Страница из утекших документов ИГИЛ
В статье Вячеслава Иванова «Категория “видимого” и “невидимого” в тексте» приводится эпизод хурритской поэмы (совпадение, но хурритское государство находилось ровно в том же регионе, который сейчас занимает ИГИЛ). В этом эпизоде богиня Иштар пытается обольстить пением Каменного Убийцу, мифологическое существо Улликумми, но Большая Волна объясняет ей, почему ее старания тщетны: «человек этот слеп, ничего он не видит, милосердия нет у него». Иванов далее пишет: слепота Каменного Убийцы, защищенного камнем от вида опасных для него богов (как Иштар), может быть объяснена понятием «обоюдной невидимости» разных миров. Эту же оппозицию обнаруживал Леви-Стросс, анализируя мифы индейцев: открывание глаз — смерть / закрывание — жизнь. Для фундаменталистов мы — огромный каменный слепой монстр, угрожающий богу Грозы, и их задача — восстановить мироздание, помочь богам его уничтожить. Об этом писал Лиотар: «для террористов капиталистический мир тоталитарен, и они не могут ему ничего противопоставить, кроме политики террора». И кроме Реального террора они используют террор Воображаемого. Не является ли для нас тогда спасением отказ от того зрения, через которое нас атакуют?
Мифологическое невидение, неоткрывание глаз, гарантирующее жизнь, как в гоголевском «Вие», не имеет ничего общего с незнанием или неделанием. Речь о другом — о том, как не быть захваченными образами. У Лакана такая захваченность — составляющая воображаемых отношений с другим как двойником, отношений зеркального подобия, созданных взглядом до речи. Если бы человеческие отношения сводились к отношениям Воображаемым и не регулировались Символическим законом, то людьми овладела бы страсть убийства — на то толкает каждого из нас жажда утвердить собственное автономное существование, уничтожив двойника, отнимающего у нас нашу целостность и полноту. И именно к такому убийству толкают нас террористы — и правые политики.
Правые политики говорят: смотрите и увидите, что мы должны их уничтожить.

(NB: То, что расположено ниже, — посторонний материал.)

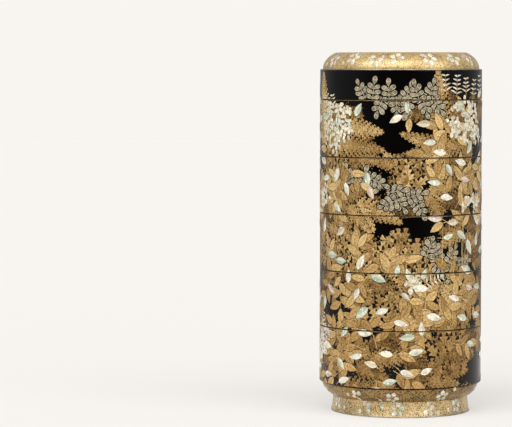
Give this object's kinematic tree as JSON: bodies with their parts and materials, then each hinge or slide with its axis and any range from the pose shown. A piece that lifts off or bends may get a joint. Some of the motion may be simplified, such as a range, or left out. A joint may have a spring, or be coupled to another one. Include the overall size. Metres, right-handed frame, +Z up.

Террорист — наш страшный двойник, как в древних близнечных мифах, где враждуют старший брат, устанавливающий порядок, и младший, хитростью и обманом его портящий. Террорист пользуется теми же машинами и камерами GoPro, но только не для путешествий и серфинга, а для организации жуткого спектакля. Достаточно немного изучить вопрос, откуда у террористов столько джипов «Тойота», как тут же убеждаешься в том, что ничего хорошего о нашем мире развитого глобализма это исследование не расскажет. Террористы производят ясные акты и образы. А мы дальше оборачиваем их в неотчетливые покровы огибающих чудовищные события видео и картинок. Нет, нужно хорошо рассмотреть отрубленные головы и изнасилования мигрантами наших женщин, говорят правые политики. Они говорят: смотрите и увидите, что мы должны их уничтожить. И тут они забывают, что даже «мы» и «они» — совсем не очевидные категории: устроившие теракты в Сан-Бернардино и Брюсселе были гражданами своих стран. И террористы, и правые хотят истончить защитный экран, дать волю образам править, картинкам — действовать, отвести нас к тому ужасу, о котором они безмолвно кричат. Со стороны же Символического порядка мы имеем другую опасность: наш язык, как заезженная машина, склонен выстреливать жесткими, ригидными означающими («мигрант», «беженец», «террорист») или, даже вводя погибшего мальчика в систему имен, все равно делает это колониально. Проблема, как показывают и древние мифы, не решится силой — потому что сегодня она в том, как радикально по-разному можно отвечать на вопрос о познании.
Знать, что происходит, но не быть захваченными образами, исследовать язык, а не пользоваться готовыми формами — только с этими установками возможно спасение сегодня. Здесь нам может помочь то, что так странно для окулярцентричной картины современности, — постылая зыбкая постмодернистская критика, с которой все уже давно хотят распрощаться. Но, может быть, только под ее защитой возможно сейчас то познание, которое бы провело нас через испытания нашего времени.